If it had been a question of Abraham only we might have been dismayed. We are not helped always by the great and shining characters of history: they may for our present state of vision be too dazzling in moral purity; we would like, therefore, some case nearer our own level. Blessed be God, in reading Scriptural biography we often come upon the spot, even in the sun of the finest character. It is at the contemplation of that spot we take heart again. James is not afraid, therefore, to set side by side with Abraham a character of another caste:

"Likewise also was not Rahab the harlot justified by works, when she had received the messengers, and had sent them out another way?" ( Jam 2:25 ).

This word cannot be softened out of its basest meaning, it is not to be rendered "innkeeper"; the woman must stand there with all her sins upon her: and yet she had something in her heart greater than herself, greater than her sin; and by that something she touched the Infinite, the Eternal, the fatherhood of God. Here we come to another aspect of the case that was presented in our first reading. We cannot always give an account of our actions; we do some things without being able to explain them; there may be a Christly inspiration for which we have no words and of which we have no direct consciousness. Rahab, why didst thou receive the messengers? She might be able to give one or two probable reasons, or reasons which seemed to her to be equal to the occasion: but we do not always realise our deepest consciousness, there is what may be termed a sub-consciousness, another and deeper self, a ministry and action of motive not to be set forth in palpable words open to literary criticism. Peter was in that condition; his lips were scarcely healed from the wound of the oath they had uttered, when he said, "Lord, thou knowest all things, thou knowest that I love thee." What, below all that blasphemy? Was the blasphemy but foam? Was the soul but lashed into momentary excitement? Were there depths of ineffable peace? There may have been; the poor broken-hearted man could but say, I remember what happened a day or two ago; I was not fool only, but sinner, criminal, base man; yet I did not mean it all; thou knowest all things, thou knowest that I love thee. Here, then, is hope for many of us. We have done the things we ought not to have done, we have not done the things that we ought to have done, and yet in our soul's soul we are praying all the time. That is a mystery which the vulgar cannot understand; that is a mystery which often begets for us the undeserved character of inconsistency. Actions of the hand come and go, they are suddenly extorted from our very fingers; we speak extemporaneously what we feel at the moment, and often without due deliberativeness we express ourselves; yet, when we fall back upon our deeper consciousness, we find that the soul has never forsaken the altar, has never been untrue to Christ.

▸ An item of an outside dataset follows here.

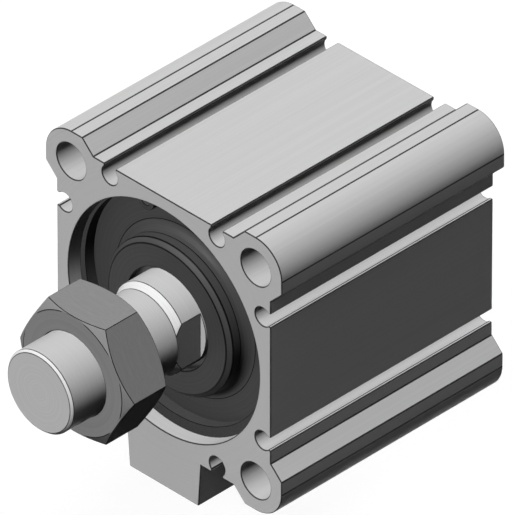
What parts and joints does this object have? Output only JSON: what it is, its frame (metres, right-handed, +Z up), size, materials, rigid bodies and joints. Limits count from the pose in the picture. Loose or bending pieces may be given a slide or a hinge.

Everything, therefore, as to construction will depend upon the compass of the life we lead. There are some people who have not yet begun to live; they are living in points, they are excellent in aspects, they are people of promise, but the whole grand sublime idea of life they have never grasped. Nor are they to be blamed: who would reproach a child for not knowing as much as is known by an octogenarian? who would blame a young student that he is not as far advanced in knowledge and in wisdom as his veteran teacher? Much, therefore, of our judgment, must be regulated by circumstances, such as time, place, opportunity, degree of industry, and degree of faithfulness. The mischief is that a uniform standard is too often applied to men. We cannot tell how much it took to make some men go to church; other men are never happy but when they are there: are both the attendances to be marked down at the same valuation? They will not be so registered by God in his life-books. You do not know what it cost your brother to kneel down at his own bedside and utter family prayer for the first time. He was knocked down as with lightning struck by the sound of his own voice; he had no sooner said "Our Father," than he became dizzy, the whole room seemed to be revolving swiftly, and everything seemed to be out of place; but he persevered, and now he can pray calmly, coherently, and with profit to others. One man has been, it may be, brought to church very much against his will; he says, No, certainly not; I cannot go: I have not been to church for years; do not ask me to go, let me see the green fields and hear the singing birds, or pass into the city and partake of its urgent life; anything but going to church. Yet you appealed again, by a chary use of wise words you persuaded him to come just inside, and told him that if he did not like the service he could easily retire. When he came over the threshold of the sanctuary he did more in the way of self-denial and self-mortification than many of us may have done for years. Let us, therefore, leave all judgment with God, and especially let us abolish the uniform standard; let us recognise psychological difficulties, differences amounting almost to opposing constitutions, and let God be judge.

Prayer

We come unto thee, Father of our spirits, in the name of thy Son Jesus Christ, who washed us from our sins in his own blood. He himself bare our sins in his own body on the Tree. He died, the Just for the unjust, that he might bring us to God, and be our everlasting King, eternal in his living, his intercession, and in his sovereignty. He is alive for evermore. Christ has abolished death. He himself tells us that he was dead, yet is alive, and is living for evermore. We wish to know somewhat of this fulness of life, this ocean-like roll of ages, this new revelation of duration. May we know that if we are in Christ we also shall share his blessed eternity; where he is there we shall be also, and as long as he is we shall live with him. We worship Jesus Christ thy Son, who is yesterday, to-day, and for ever; the same always, unchangeable, Alpha, Omega, the First and the Last, the Beginning and the End, the All-in-all, summing up in himself all majesty, all tenderness, all love. May we be in the world as he was, may he be our Ideal day by day, towards whose realisation we shall struggle with all our strength. The Lord help us, the Lord help us to see his Son, the Cross of Christ, and the crown of Christ, so that having been with him in the fellowship of his sufferings we may also be with him in the power of his resurrection. The Lord hear us in these things and come to us daily with new revelations of light and love and power to help. All this we say at the Cross of him who died for us and rose again. Amen.